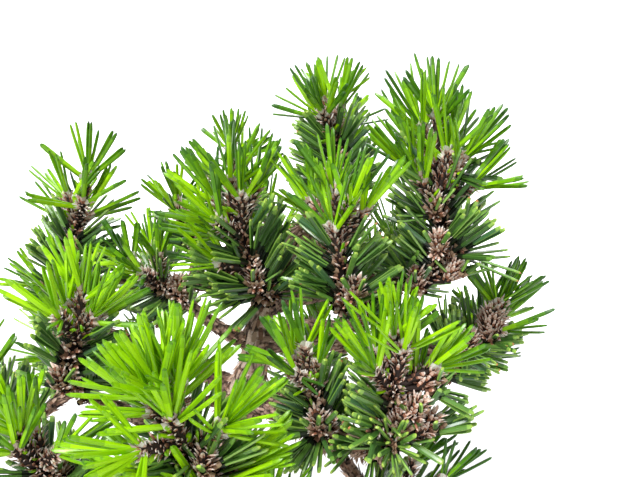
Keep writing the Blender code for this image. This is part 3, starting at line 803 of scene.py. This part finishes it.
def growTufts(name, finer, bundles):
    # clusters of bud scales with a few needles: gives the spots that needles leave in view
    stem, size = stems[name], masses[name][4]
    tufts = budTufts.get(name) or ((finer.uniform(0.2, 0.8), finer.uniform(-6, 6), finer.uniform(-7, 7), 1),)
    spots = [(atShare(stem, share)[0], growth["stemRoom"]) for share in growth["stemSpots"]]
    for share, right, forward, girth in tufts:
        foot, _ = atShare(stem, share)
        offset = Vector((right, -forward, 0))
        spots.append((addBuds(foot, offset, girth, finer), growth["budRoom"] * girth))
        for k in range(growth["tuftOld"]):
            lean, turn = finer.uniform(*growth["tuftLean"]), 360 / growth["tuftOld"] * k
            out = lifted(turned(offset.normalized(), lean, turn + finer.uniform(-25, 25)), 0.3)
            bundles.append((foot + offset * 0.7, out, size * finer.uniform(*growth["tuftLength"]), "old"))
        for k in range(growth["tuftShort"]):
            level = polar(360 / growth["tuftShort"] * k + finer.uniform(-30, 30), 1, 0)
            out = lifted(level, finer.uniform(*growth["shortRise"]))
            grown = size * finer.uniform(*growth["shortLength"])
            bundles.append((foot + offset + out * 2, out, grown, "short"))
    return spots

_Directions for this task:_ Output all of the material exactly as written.

_Result of the task:_
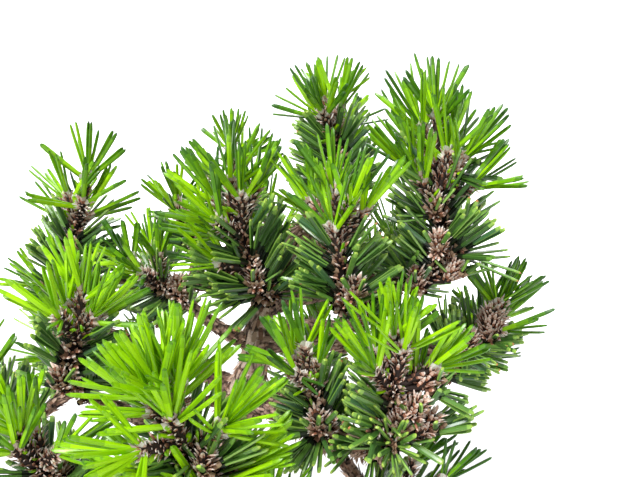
Keep writing the Blender code for this image. This is part 3, starting at line 803 of scene.py. This part finishes it.
def growTufts(name, finer, bundles):
    # clusters of bud scales with a few needles: gives the spots that needles leave in view
    stem, size = stems[name], masses[name][4]
    tufts = budTufts.get(name) or ((finer.uniform(0.2, 0.8), finer.uniform(-6, 6), finer.uniform(-7, 7), 1),)
    spots = [(atShare(stem, share)[0], growth["stemRoom"]) for share in growth["stemSpots"]]
    for share, right, forward, girth in tufts:
        foot, _ = atShare(stem, share)
        offset = Vector((right, -forward, 0))
        spots.append((addBuds(foot, offset, girth, finer), growth["budRoom"] * girth))
        for k in range(growth["tuftOld"]):
            lean, turn = finer.uniform(*growth["tuftLean"]), 360 / growth["tuftOld"] * k
            out = lifted(turned(offset.normalized(), lean, turn + finer.uniform(-25, 25)), 0.3)
            bundles.append((foot + offset * 0.7, out, size * finer.uniform(*growth["tuftLength"]), "old"))
        for k in range(growth["tuftShort"]):
            level = polar(360 / growth["tuftShort"] * k + finer.uniform(-30, 30), 1, 0)
            out = lifted(level, finer.uniform(*growth["shortRise"]))
            grown = size * finer.uniform(*growth["shortLength"])
            bundles.append((foot + offset + out * 2, out, grown, "short"))
    return spots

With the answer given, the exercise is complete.